### Material supplied ###

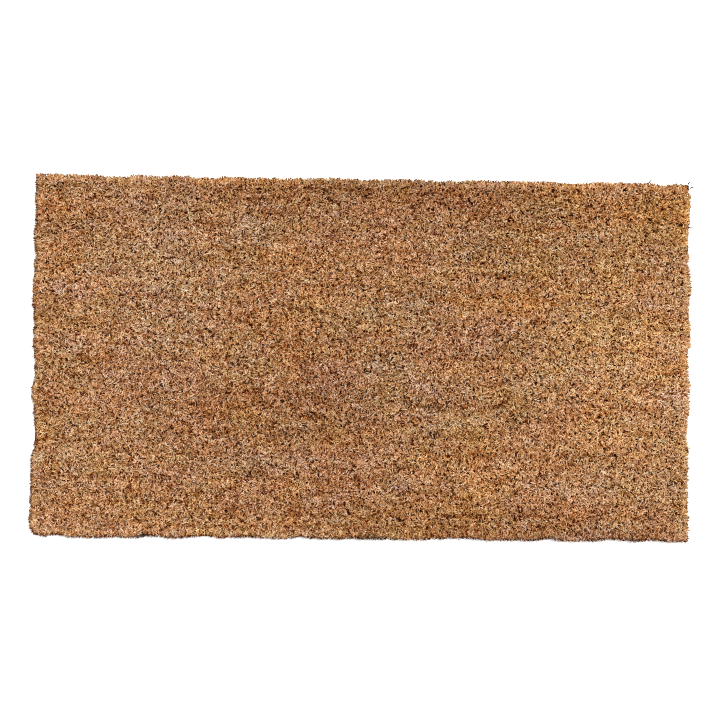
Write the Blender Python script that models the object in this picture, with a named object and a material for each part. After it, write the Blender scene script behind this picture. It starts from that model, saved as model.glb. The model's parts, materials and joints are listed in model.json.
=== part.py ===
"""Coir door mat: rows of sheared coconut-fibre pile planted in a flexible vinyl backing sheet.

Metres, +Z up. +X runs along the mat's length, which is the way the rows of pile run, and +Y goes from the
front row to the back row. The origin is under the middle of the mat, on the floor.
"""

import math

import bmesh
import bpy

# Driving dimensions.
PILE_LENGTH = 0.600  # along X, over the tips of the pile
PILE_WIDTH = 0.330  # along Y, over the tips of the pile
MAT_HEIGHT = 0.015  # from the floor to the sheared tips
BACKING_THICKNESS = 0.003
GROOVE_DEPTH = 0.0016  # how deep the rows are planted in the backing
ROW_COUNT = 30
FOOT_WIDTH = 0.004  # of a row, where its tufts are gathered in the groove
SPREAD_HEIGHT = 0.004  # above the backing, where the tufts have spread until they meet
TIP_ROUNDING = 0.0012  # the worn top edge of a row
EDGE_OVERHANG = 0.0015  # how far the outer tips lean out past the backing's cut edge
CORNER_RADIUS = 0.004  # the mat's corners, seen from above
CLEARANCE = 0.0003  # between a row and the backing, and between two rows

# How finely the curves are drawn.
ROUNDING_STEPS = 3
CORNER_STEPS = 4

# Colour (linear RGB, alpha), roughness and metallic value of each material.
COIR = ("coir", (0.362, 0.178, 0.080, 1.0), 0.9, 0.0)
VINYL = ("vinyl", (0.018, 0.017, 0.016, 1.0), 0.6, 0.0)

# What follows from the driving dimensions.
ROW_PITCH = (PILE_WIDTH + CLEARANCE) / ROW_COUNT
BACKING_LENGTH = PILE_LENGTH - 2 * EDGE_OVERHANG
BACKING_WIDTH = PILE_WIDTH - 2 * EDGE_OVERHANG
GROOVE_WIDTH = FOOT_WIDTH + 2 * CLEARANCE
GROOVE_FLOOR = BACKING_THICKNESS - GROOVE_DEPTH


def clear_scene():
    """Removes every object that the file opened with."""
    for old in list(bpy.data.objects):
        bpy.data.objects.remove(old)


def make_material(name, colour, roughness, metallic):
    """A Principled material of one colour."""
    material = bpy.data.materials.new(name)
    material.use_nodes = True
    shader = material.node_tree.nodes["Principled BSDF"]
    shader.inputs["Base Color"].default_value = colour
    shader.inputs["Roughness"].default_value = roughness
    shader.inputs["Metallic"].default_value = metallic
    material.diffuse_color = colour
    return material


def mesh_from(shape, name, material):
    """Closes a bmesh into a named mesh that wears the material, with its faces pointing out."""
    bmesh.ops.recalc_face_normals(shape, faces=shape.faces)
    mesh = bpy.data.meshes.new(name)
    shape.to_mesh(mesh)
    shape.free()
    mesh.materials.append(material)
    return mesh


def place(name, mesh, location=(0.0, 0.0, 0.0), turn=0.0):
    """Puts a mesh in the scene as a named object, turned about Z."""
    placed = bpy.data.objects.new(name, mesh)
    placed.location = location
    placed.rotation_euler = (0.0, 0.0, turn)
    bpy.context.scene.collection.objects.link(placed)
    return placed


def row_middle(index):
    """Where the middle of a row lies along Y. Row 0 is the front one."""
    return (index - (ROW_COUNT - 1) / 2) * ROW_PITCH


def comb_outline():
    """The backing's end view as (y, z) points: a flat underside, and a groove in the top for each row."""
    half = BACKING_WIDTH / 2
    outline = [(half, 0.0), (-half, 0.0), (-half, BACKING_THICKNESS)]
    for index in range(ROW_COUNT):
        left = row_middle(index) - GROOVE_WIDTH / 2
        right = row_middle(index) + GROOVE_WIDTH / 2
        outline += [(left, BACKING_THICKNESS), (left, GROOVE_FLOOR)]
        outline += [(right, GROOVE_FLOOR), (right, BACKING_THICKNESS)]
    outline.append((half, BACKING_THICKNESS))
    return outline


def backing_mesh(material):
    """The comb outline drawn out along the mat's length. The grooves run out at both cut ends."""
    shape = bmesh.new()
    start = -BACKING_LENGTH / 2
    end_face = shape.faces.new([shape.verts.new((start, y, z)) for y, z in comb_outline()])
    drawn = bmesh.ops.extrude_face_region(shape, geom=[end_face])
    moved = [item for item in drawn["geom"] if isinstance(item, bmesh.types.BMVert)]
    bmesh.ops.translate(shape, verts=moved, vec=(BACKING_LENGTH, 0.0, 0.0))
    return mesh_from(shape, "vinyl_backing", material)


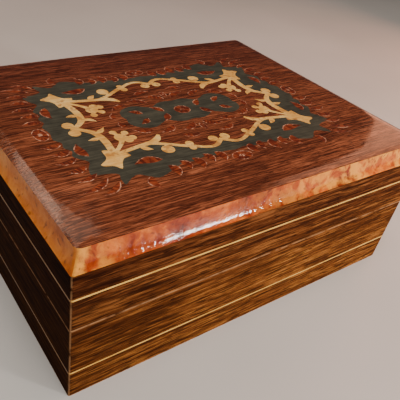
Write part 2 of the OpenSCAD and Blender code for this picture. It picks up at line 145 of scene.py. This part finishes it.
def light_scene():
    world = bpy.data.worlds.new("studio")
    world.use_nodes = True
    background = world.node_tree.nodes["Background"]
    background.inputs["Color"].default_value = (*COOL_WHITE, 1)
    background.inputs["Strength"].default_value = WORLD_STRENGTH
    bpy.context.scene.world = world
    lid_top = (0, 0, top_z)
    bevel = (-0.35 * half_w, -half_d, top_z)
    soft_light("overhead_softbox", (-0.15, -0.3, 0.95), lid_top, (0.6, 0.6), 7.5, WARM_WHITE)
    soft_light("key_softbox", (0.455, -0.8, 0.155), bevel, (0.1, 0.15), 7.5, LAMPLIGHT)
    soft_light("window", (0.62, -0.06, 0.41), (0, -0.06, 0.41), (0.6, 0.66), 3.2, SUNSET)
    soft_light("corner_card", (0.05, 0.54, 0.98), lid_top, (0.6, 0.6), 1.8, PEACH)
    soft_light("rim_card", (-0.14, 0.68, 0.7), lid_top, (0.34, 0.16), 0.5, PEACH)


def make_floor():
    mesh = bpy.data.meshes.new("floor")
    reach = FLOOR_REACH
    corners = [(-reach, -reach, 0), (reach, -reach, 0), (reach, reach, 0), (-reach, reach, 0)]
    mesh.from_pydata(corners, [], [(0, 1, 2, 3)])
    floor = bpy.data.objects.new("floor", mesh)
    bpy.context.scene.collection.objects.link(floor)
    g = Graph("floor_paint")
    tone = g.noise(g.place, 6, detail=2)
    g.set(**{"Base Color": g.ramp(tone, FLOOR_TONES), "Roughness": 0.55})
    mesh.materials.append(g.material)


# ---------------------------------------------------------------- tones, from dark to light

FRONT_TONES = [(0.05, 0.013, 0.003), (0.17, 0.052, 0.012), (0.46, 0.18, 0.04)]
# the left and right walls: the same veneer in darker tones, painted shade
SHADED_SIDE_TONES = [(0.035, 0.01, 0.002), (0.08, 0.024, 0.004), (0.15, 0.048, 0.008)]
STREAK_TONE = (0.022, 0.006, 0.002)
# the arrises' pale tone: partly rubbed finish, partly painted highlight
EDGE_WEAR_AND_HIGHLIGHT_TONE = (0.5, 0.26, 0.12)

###

Begin at the first line of the records above and quote every line verbatim through the one that contains "CORNER_STEPS = 4".

* The result
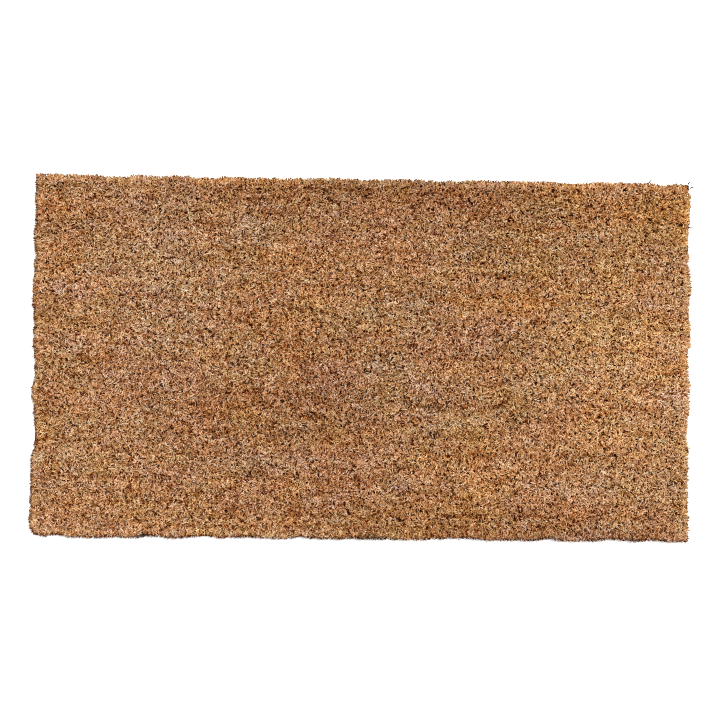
Write the Blender Python script that models the object in this picture, with a named object and a material for each part. After it, write the Blender scene script behind this picture. It starts from that model, saved as model.glb. The model's parts, materials and joints are listed in model.json.
=== part.py ===
"""Coir door mat: rows of sheared coconut-fibre pile planted in a flexible vinyl backing sheet.

Metres, +Z up. +X runs along the mat's length, which is the way the rows of pile run, and +Y goes from the
front row to the back row. The origin is under the middle of the mat, on the floor.
"""

import math

import bmesh
import bpy

# Driving dimensions.
PILE_LENGTH = 0.600  # along X, over the tips of the pile
PILE_WIDTH = 0.330  # along Y, over the tips of the pile
MAT_HEIGHT = 0.015  # from the floor to the sheared tips
BACKING_THICKNESS = 0.003
GROOVE_DEPTH = 0.0016  # how deep the rows are planted in the backing
ROW_COUNT = 30
FOOT_WIDTH = 0.004  # of a row, where its tufts are gathered in the groove
SPREAD_HEIGHT = 0.004  # above the backing, where the tufts have spread until they meet
TIP_ROUNDING = 0.0012  # the worn top edge of a row
EDGE_OVERHANG = 0.0015  # how far the outer tips lean out past the backing's cut edge
CORNER_RADIUS = 0.004  # the mat's corners, seen from above
CLEARANCE = 0.0003  # between a row and the backing, and between two rows

# How finely the curves are drawn.
ROUNDING_STEPS = 3
CORNER_STEPS = 4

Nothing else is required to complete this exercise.